Five Minute Friday: Silence (#FMF)
A pregnant pause.
A companionable silence.
An awkward pause.
The sound of silence.
Silence –
It can be deafening
It can be rich
Or a source of strength
Or a drain of energy
Some crave it
Others run from it
I love a good block of silence in my days. When Mondays come around, I’m delighted to be in my sunny study, writing or answering emails, or pondering. The quiet gives me time to process all that’s going on in my heart and in my head, for my thoughts seem to swirl around and around. I need time alone to catch some of those thoughts and process them. To get them down on paper and to make sense of them before God. To seek his inspiration, help, comfort, and love.
Over the summer, I worked on my dissertation for my master’s in Christian spirituality. I had three weeks in our home basically on my own – first the kids were at camps and my husband was on retreat, and then my husband took them on holiday. During the weekends we’d reconvene, all together in the vicarage, with the noise and hum of daily life once again appearing. And then they’d leave, and I’d be alone.
The first week I relished the silence, thrilled to be able to work uninterrupted as I slogged forth in laying down a first draft.
The second week I made sure I left the house a few times, set up a few video chats with friends, and was glad that my husband was home for a few of the days.
The third week I cried, feeling sorry for myself as I knew I had not only the excruciating work of rewriting my draft, but had to live in what now felt like crushing silence.
I made it through the summer alone. I know now that although in my daily life I yearn for slices of silence, I too need times with others.
How about you? What does silence mean to you?
This post is part of the weekly Five Minute Friday link-up. You can find today’s prompt here.
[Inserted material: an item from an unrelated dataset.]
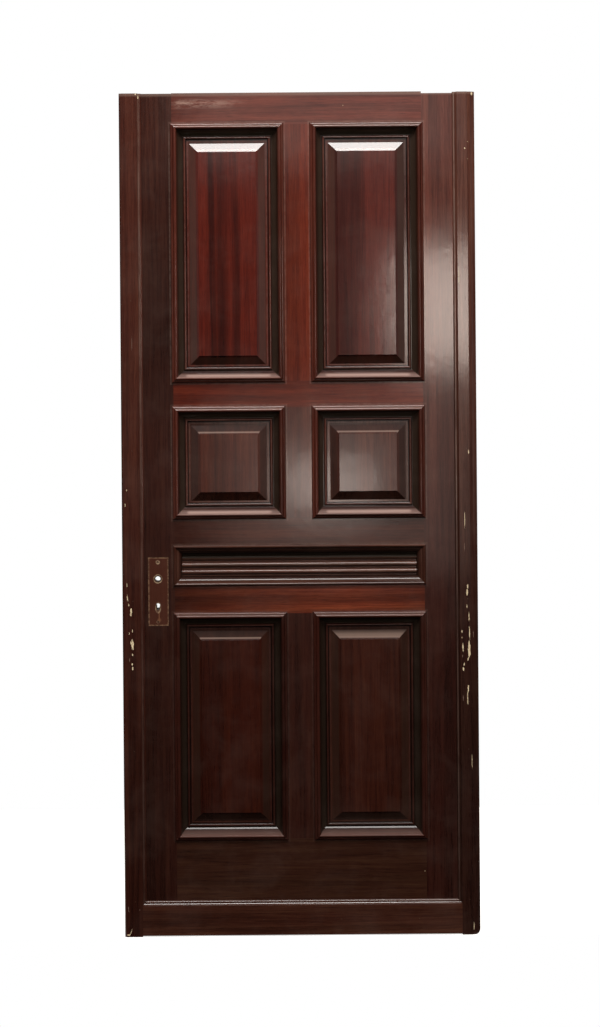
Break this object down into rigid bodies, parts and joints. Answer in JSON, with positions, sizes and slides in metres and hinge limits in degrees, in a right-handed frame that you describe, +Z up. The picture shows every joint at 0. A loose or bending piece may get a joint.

Hi Amy! Thanks for sharing these thoughts on silence. I find the same thing- I’m happy for the first bit of silence, but the longer it goes on the more difficult it is to cope with the loss of that bustling life that family can bring. I’m so thankful that God gives us people to surround ourselves with and cut through that kind of deafening silence that draws us to relationship with Him and others.
I like your image of deafening silence and how God cuts through that… Good to meet you today!
A masters’ in Christian Spirituality…I hope you’ll share more about that.
Silence, to me, was ever a combat indicator. When the natural or cultural sounds would cease, something dreadful was coming.
And there I stood, in its path.
#1 at FMF this week.
https://blessed-are-the-pure-of-heart.blogspot.com/2017/11/your-dying-spouse-403-end-of-despair-fmf.html
Silence – a combat indicator. I’ll have to read your post!
Ah, yes, my MA – I’ll need to blog about it. So many riches to mine. I wrote my dissertation on Calvin and his view of being ‘partakers of the divine nature’. I wanted to see some mystical strains in him, but concluded I couldn’t – but he holds strongly to the Bible in his view of participating with God. Off to read your #1 post!
Hi Amy – wow, your post is fascinating in so many ways. It really gives a glimpse into your life and studies; the master’s degree sounds very interesting. I agree too about needing silence balanced with time with other people. I guess we are wired that way by God, but at certain seasons of life we seem to have too much of one or the other. It can be hard to find the perfect rhythm.
Really glad to connect with you here at FMF; thanks for visiting my blog too.
I love this, Amy. Yes, I long for silence but I’m sure the reality of three weeks alone (which sounds blissful at this stage) would feel different in reality. Learning to find those moments of intentionality.